Source data
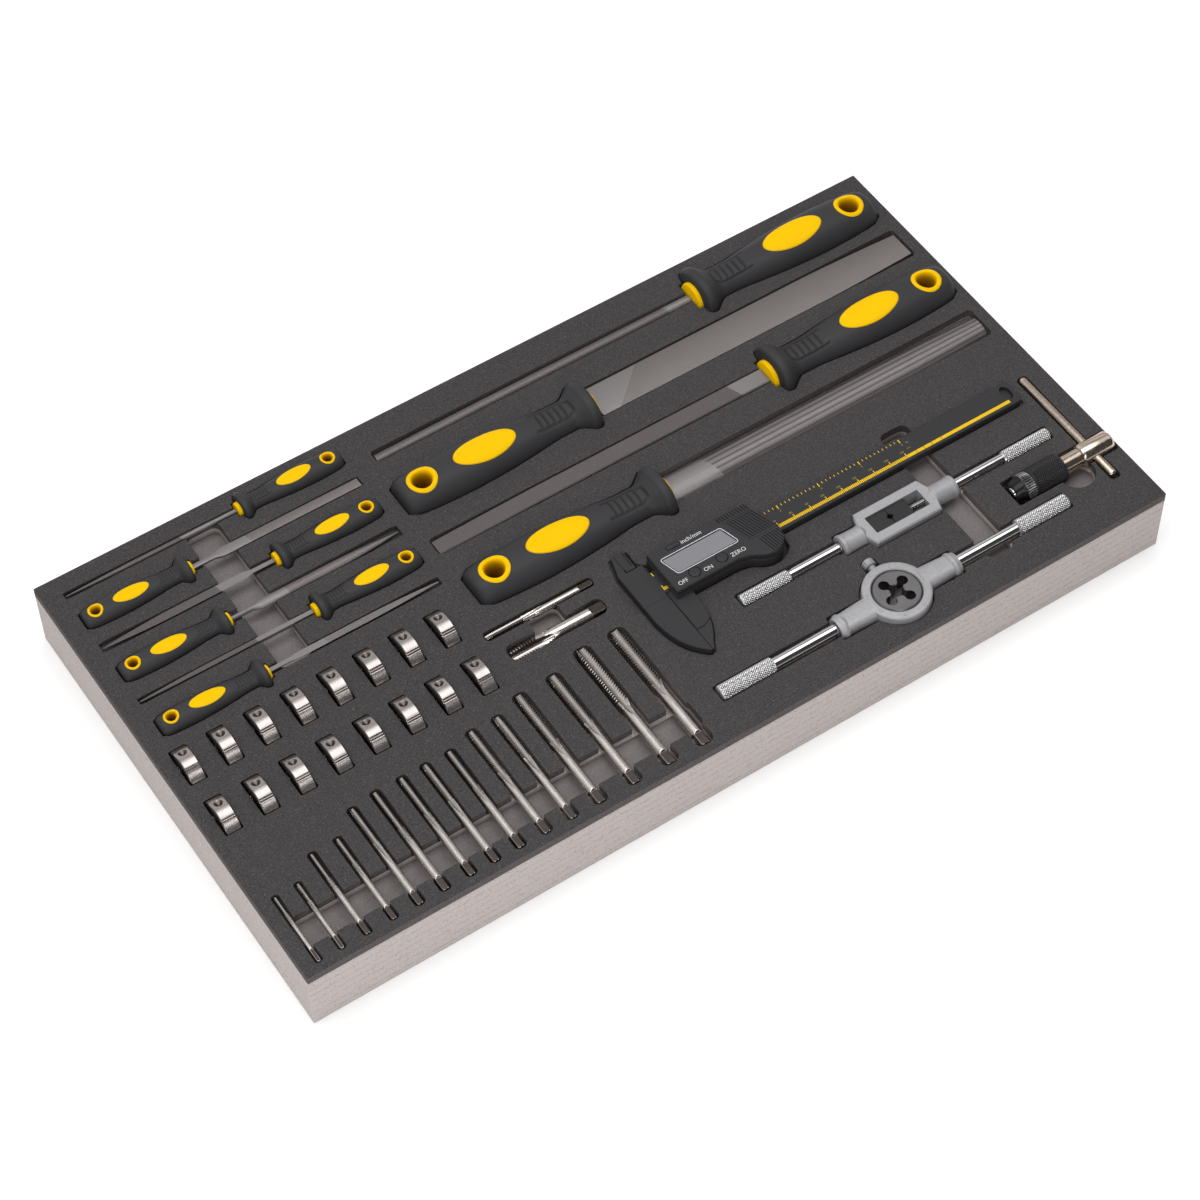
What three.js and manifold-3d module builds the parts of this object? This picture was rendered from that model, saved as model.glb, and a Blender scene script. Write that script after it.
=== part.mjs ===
// Foam tray insert for a tool chest drawer, with the threading, filing and measuring tools that lie in it.
// Millimetres, +Z up, +X along the long side, origin at the middle of the underside.
import * as THREE from "three";
import { mergeVertices } from "three/addons/utils/BufferGeometryUtils.js";
import Module from "manifold-3d";

const wasm = await Module();
wasm.setup();

// Tray
const trayLength = 505;
const trayWidth = 268;
const trayHeight = 41;
const sheetThickness = 5;
const pocketLayerThickness = 14.5;
const trayHalfLength = trayLength / 2;
const trayHalfWidth = trayWidth / 2;
const sheetUnderside = trayHeight - sheetThickness;
const baseThickness = sheetUnderside - pocketLayerThickness;

// Clearances
const restGap = 0.3;
const turnGap = 0.3;
const foamGap = 0.8;
const overrun = 1;

// Points closer than this are one corner
const weldDistance = 0.0001;

// Floor of what is cut through the whole pocket layer, down to the base slab
const throughLayer = baseThickness - overrun;

// Finger troughs, cut across the tools so that a hand can lift them
const troughCorner = 4;
const troughFloor = trayHeight - 9.5;
const needleTrough = { left: -174, right: -155.5, front: 24, back: 121 };
const tapTroughInset = 8.5;
const tapTrough = { left: tapTroughInset - trayHalfLength, right: -21, front: -119.5, back: -102 };
const wrenchTrough = { left: 153.3, right: 170, front: -117, back: -22.5 };
const middleTapTrough = { left: -59.5, right: -41.5, front: -32.5, back: -17 };
const reliefRadius = 10;
const reliefX = 223.5;
const reliefY = -97.5;

// Large files, drawn along +X from the butt of the handle
const fileDepth = 3.2;
const handleLength = 114.5;
const handleRadius = 14.2;
const handleHeightShare = 0.93;
const buttCorner = 4.5;
const flangeRadius = 16;
const flangeThickness = 7;
const collarRadius = 9.3;
const collarThickness = 2.5;
const collarFrontShare = 0.92;
const flangeBackShare = 0.86;
const flangeFrontShare = 0.9;
const flangeRimShare = 0.4;
const hangHoleRadius = 4.2;
const hangHoleFromButt = 13.5;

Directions
Extract the complete listing verbatim.

Correct response
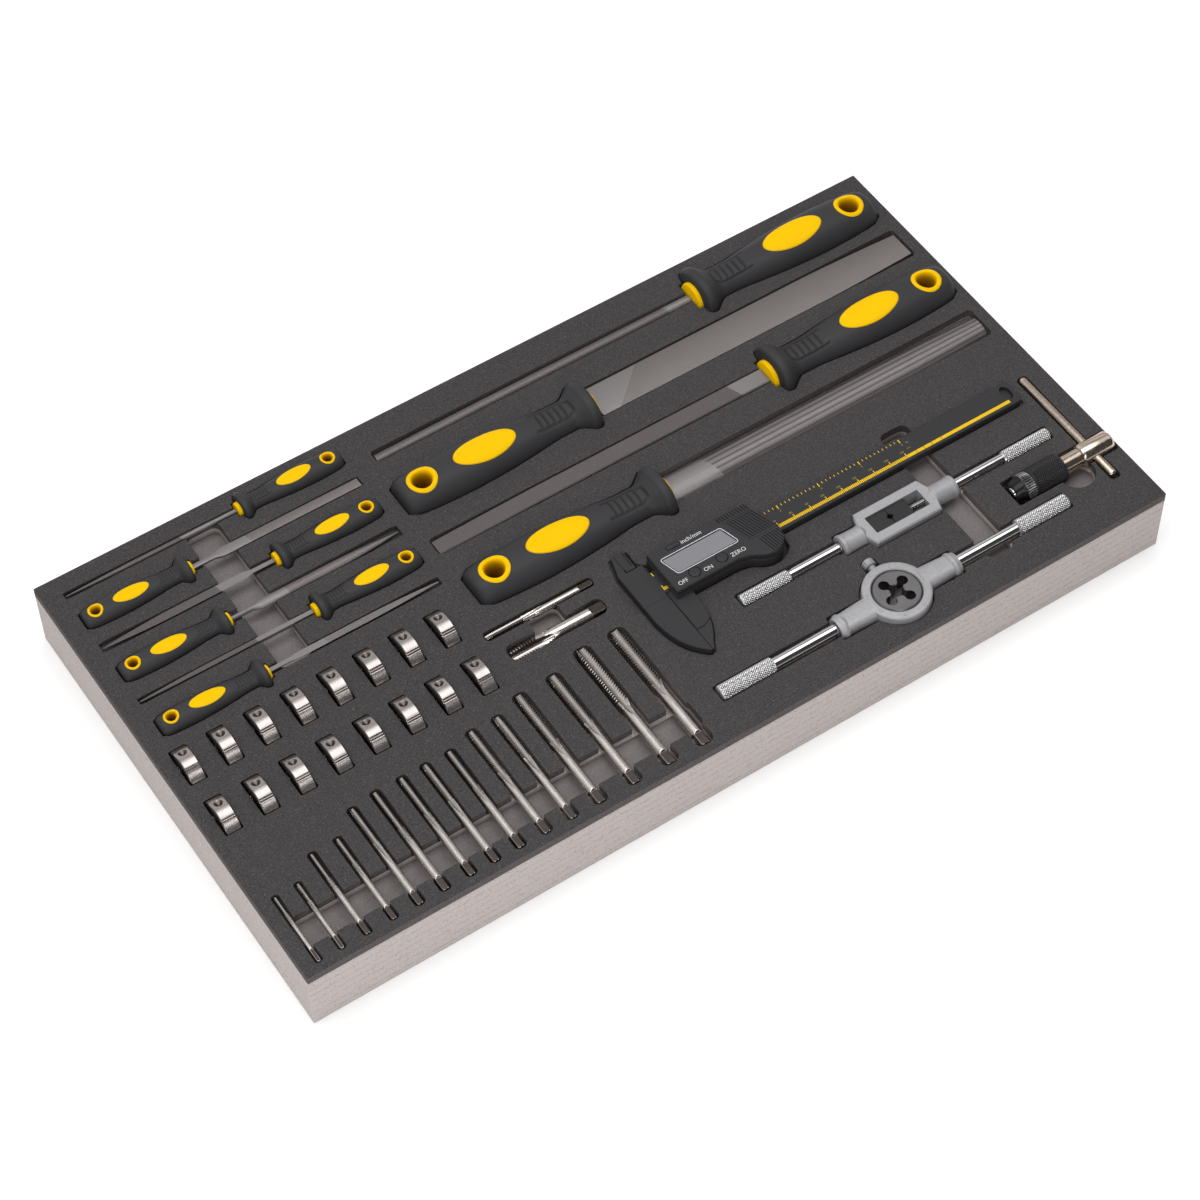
What three.js and manifold-3d module builds the parts of this object? This picture was rendered from that model, saved as model.glb, and a Blender scene script. Write that script after it.
=== part.mjs ===
// Foam tray insert for a tool chest drawer, with the threading, filing and measuring tools that lie in it.
// Millimetres, +Z up, +X along the long side, origin at the middle of the underside.
import * as THREE from "three";
import { mergeVertices } from "three/addons/utils/BufferGeometryUtils.js";
import Module from "manifold-3d";

const wasm = await Module();
wasm.setup();

// Tray
const trayLength = 505;
const trayWidth = 268;
const trayHeight = 41;
const sheetThickness = 5;
const pocketLayerThickness = 14.5;
const trayHalfLength = trayLength / 2;
const trayHalfWidth = trayWidth / 2;
const sheetUnderside = trayHeight - sheetThickness;
const baseThickness = sheetUnderside - pocketLayerThickness;

// Clearances
const restGap = 0.3;
const turnGap = 0.3;
const foamGap = 0.8;
const overrun = 1;

// Points closer than this are one corner
const weldDistance = 0.0001;

// Floor of what is cut through the whole pocket layer, down to the base slab
const throughLayer = baseThickness - overrun;

// Finger troughs, cut across the tools so that a hand can lift them
const troughCorner = 4;
const troughFloor = trayHeight - 9.5;
const needleTrough = { left: -174, right: -155.5, front: 24, back: 121 };
const tapTroughInset = 8.5;
const tapTrough = { left: tapTroughInset - trayHalfLength, right: -21, front: -119.5, back: -102 };
const wrenchTrough = { left: 153.3, right: 170, front: -117, back: -22.5 };
const middleTapTrough = { left: -59.5, right: -41.5, front: -32.5, back: -17 };
const reliefRadius = 10;
const reliefX = 223.5;
const reliefY = -97.5;

// Large files, drawn along +X from the butt of the handle
const fileDepth = 3.2;
const handleLength = 114.5;
const handleRadius = 14.2;
const handleHeightShare = 0.93;
const buttCorner = 4.5;
const flangeRadius = 16;
const flangeThickness = 7;
const collarRadius = 9.3;
const collarThickness = 2.5;
const collarFrontShare = 0.92;
const flangeBackShare = 0.86;
const flangeFrontShare = 0.9;
const flangeRimShare = 0.4;
const hangHoleRadius = 4.2;
const hangHoleFromButt = 13.5;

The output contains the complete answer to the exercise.